Her husband has no high school diploma, and he has a criminal record from 20 years ago, although he hasn't been in trouble since. He claims he has dyslexia and health problems, but he still smokes and drinks. No doctor will sign off on his being disabled. He isn't motivated enough to find a job or help my sister with chores. She finally asked me to help by talking to him.
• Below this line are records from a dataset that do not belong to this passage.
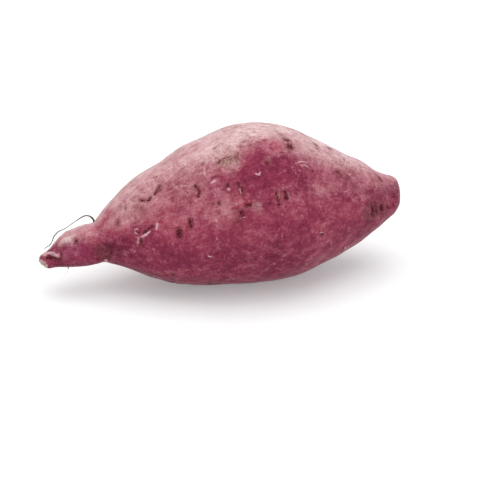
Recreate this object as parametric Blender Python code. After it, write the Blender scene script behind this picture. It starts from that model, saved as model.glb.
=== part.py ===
"""Sweet potato: one whole storage root, lying on its belly.

Metres, Z up. X runs along the root from the thin neck at -X to the blunt tail end at +X, and the front is
-Y. The origin is under the middle of the root, on the surface that it rests on.
"""

import math

import bmesh
import bpy
from mathutils import Vector

MM = 0.001

# Facets round the root, and rings along it
FACETS_ROUND = 52
RINGS_ALONG = 80

# Steps over which the slope of the skin is measured: in station places, and in degrees
PLACE_STEP = 0.01
TURN_STEP = 1

# The root in millimetres at stations from the tip of the neck to the tail end: distance along the root,
# shift to the back, height of the middle, half width and half height
STATIONS = (
    (-88.5, -1.0, 18.5, 0.0, 0.0),
    (-87.7, -1.0, 18.5, 2.6, 2.6),
    (-85.7, -1.0, 18.6, 3.8, 3.8),
    (-83.0, -1.0, 19.1, 5.0, 4.8),
    (-80.0, -0.8, 21.1, 6.6, 6.4),
    (-75.0, -0.5, 23.1, 8.6, 8.7),
    (-70.0, -0.3, 23.7, 9.7, 9.6),
    (-65.0, 0.0, 24.4, 10.4, 10.4),
    (-60.5, 0.0, 25.1, 10.8, 10.6),
    (-57.0, 0.2, 27.3, 12.4, 12.2),
    (-53.5, 0.5, 28.7, 14.8, 14.4),
    (-49.0, 1.0, 29.9, 17.7, 17.1),
    (-43.0, 1.5, 31.2, 21.7, 21.3),
    (-35.0, 2.0, 31.6, 26.9, 25.8),
    (-26.0, 2.0, 32.2, 31.4, 29.4),
    (-16.0, 1.5, 34.5, 35.3, 33.4),
    (-5.0, 1.0, 36.4, 38.1, 35.9),
    (6.0, 0.5, 38.5, 39.5, 38.4),
    (17.0, 0.0, 39.4, 39.8, 39.3),
    (28.0, 0.0, 39.1, 38.6, 38.6),
    (39.0, 0.2, 38.2, 35.8, 36.1),
    (49.0, 0.6, 37.0, 31.8, 31.7),
    (58.0, 1.0, 36.1, 27.6, 27.5),
    (66.0, 1.5, 35.3, 23.4, 23.2),
    (73.2, 2.0, 35.3, 19.5, 19.4),
    (79.4, 2.4, 34.8, 15.4, 14.8),
    (84.0, 2.7, 35.1, 12.4, 12.0),
    (88.6, 3.0, 35.8, 9.8, 9.4),
    (91.1, 3.2, 36.5, 6.4, 6.2),
    (91.8, 3.2, 36.6, 0.0, 0.0),
)

# Flat spot that the root rests on: how deep the belly is pressed in, in millimetres
REST_DEPTH = 1.2

# The break at the tip of the neck: the way that it faces, and how much of the tip it took, in millimetres
BREAK_FACING = Vector((-0.80, -0.36, -0.48)).normalized()
BREAK_DEPTH = 1.2

# The shoulder along the front of the top: its turn in degrees at distances along the root, its height, and
# half its width in degrees
SHOULDER_LINE = ((-60, 8), (-45, 11), (-20, 17), (-9, 25), (2, 18), (20, 20), (34, 22), (60, 16), (90, 19))
SHOULDER_HEIGHT = 1.2
SHOULDER_HALF_TURN = 13

# The flatter band on each side of the shoulder: how far off its middle is and half its width in degrees, and
# how deep it is below and above, as parts of the shoulder's height
BAND_OFF = 34
BAND_HALF_TURN = 17
BAND_BELOW = 0.55
BAND_ABOVE = 0.2

# Distances along the root between which the shoulder rises out of the neck, and fades into the tail
SHOULDER_RISE = (-58, -36)
SHOULDER_FADE = (64, 88)

# Broad swellings and hollows that make the root uneven, in millimetres and degrees: distance along, turn,
# half length, half turn, height. A turn of 0 is straight up, 90 the front, 180 the underside, -90 the back.
SWELLINGS = (
    (-38.0, -95.0, 22.0, 30.0, -1.0),
    (-8.0, -128.0, 24.0, 26.0, 1.0),
    (22.0, -75.0, 26.0, 24.0, -1.1),
    (48.0, -130.0, 18.0, 28.0, 0.9),
    (62.0, -85.0, 14.0, 30.0, -0.8),
    (-30.0, 118.0, 16.0, 24.0, 0.8),
    (10.0, 118.0, 20.0, 20.0, -0.7),
    (36.0, 100.0, 16.0, 24.0, 0.9),
    (54.0, 62.0, 10.0, 20.0, -0.8),
    (66.0, 118.0, 12.0, 26.0, -0.7),
    (-68.0, -120.0, 9.0, 40.0, -0.6),
    (-74.0, 45.0, 4.5, 22.0, -0.4),
)

# Shallow furrows along the root: distance along and turn where each starts, the same where it ends, depth,
# and half width in degrees
FURROWS = (
    (2.0, 25.0, 36.0, 27.0, 0.6, 4.5),
    (-46.0, 52.0, -14.0, 62.0, 0.4, 6.0),
    (-4.0, 84.0, 44.0, 78.0, 0.5, 6.0),
    (-44.0, -30.0, 20.0, -40.0, 0.6, 6.0),
    (-12.0, -92.0, 58.0, -104.0, 0.8, 7.0),
    (30.0, -54.0, 80.0, -48.0, 0.5, 8.0),
    (-52.0, -140.0, -6.0, -158.0, 0.6, 8.0),
    (34.0, 150.0, 78.0, 140.0, 0.6, 9.0),
)

# Eyes, the sunken scars that side roots left, large enough to be a dent: distance along, turn, half length
# in millimetres, half turn in degrees, depth
EYES = (
    (32.0, 11.0, 4.0, 8.0, 0.9),
    (-3.0, 7.0, 3.6, 7.0, 0.5),
    (-32.0, 24.0, 3.6, 8.0, 0.6),
    (-39.5, 32.0, 4.0, 9.0, 0.7),
    (-15.0, 43.0, 3.6, 7.0, 0.7),
    (4.5, 52.0, 3.8, 8.0, 0.8),
    (-7.5, 58.0, 4.0, 8.0, 0.5),
    (24.5, 61.0, 4.0, 7.0, 0.8),
    (-43.0, 77.0, 3.4, 10.0, 0.6),
    (-22.0, 72.0, 4.0, 7.0, 0.8),
    (47.5, 4.0, 3.8, 9.0, 0.6),
    (57.5, 33.0, 3.6, 10.0, 0.6),
    (-28.0, -58.0, 4.0, 8.0, 0.8),
    (8.0, -70.0, 4.0, 7.0, 0.9),
    (36.0, -48.0, 4.0, 8.0, 0.7),
    (-12.0, -112.0, 3.8, 8.0, 0.8),
    (27.0, -126.0, 4.0, 7.0, 0.9),
    (56.0, -96.0, 3.8, 10.0, 0.7),
    (-34.0, 150.0, 4.0, 9.0, 0.7),
    (47.0, 128.0, 4.0, 9.0, 0.8),
)

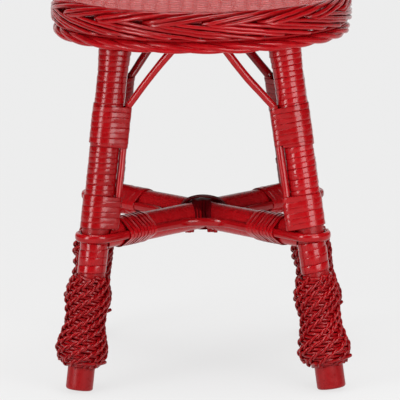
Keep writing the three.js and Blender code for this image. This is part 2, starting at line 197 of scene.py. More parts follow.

How do I start a conversation with him to say he needs to step up and contribute? We're cordial but not close. I don't want to alienate him. He has threatened to take my nephew, but he has no money or place to go. This man is 40 years old and lives like a teenager. Any advice? -- ANNA IN ILLINOIS

DEAR ANNA: Your brother-in-law isn't likely to listen to you any more than he has listened to your sister. If there are any male relatives in your family, it might be more effective if he hears the message from them. The fact that he may (or may not) have dyslexia is no excuse for his lack of motivation. Many successful people have dyslexia and are able to thrive.

Because your sister's husband is threatening to take their child and run, she should talk to a lawyer about what steps she needs to take in order to prevent this deadbeat from following through. Call your state bar association or contact a local law school for guidance about getting low-cost or free legal advice. She may also want to ask about divorce so she doesn't wind up supporting him forever.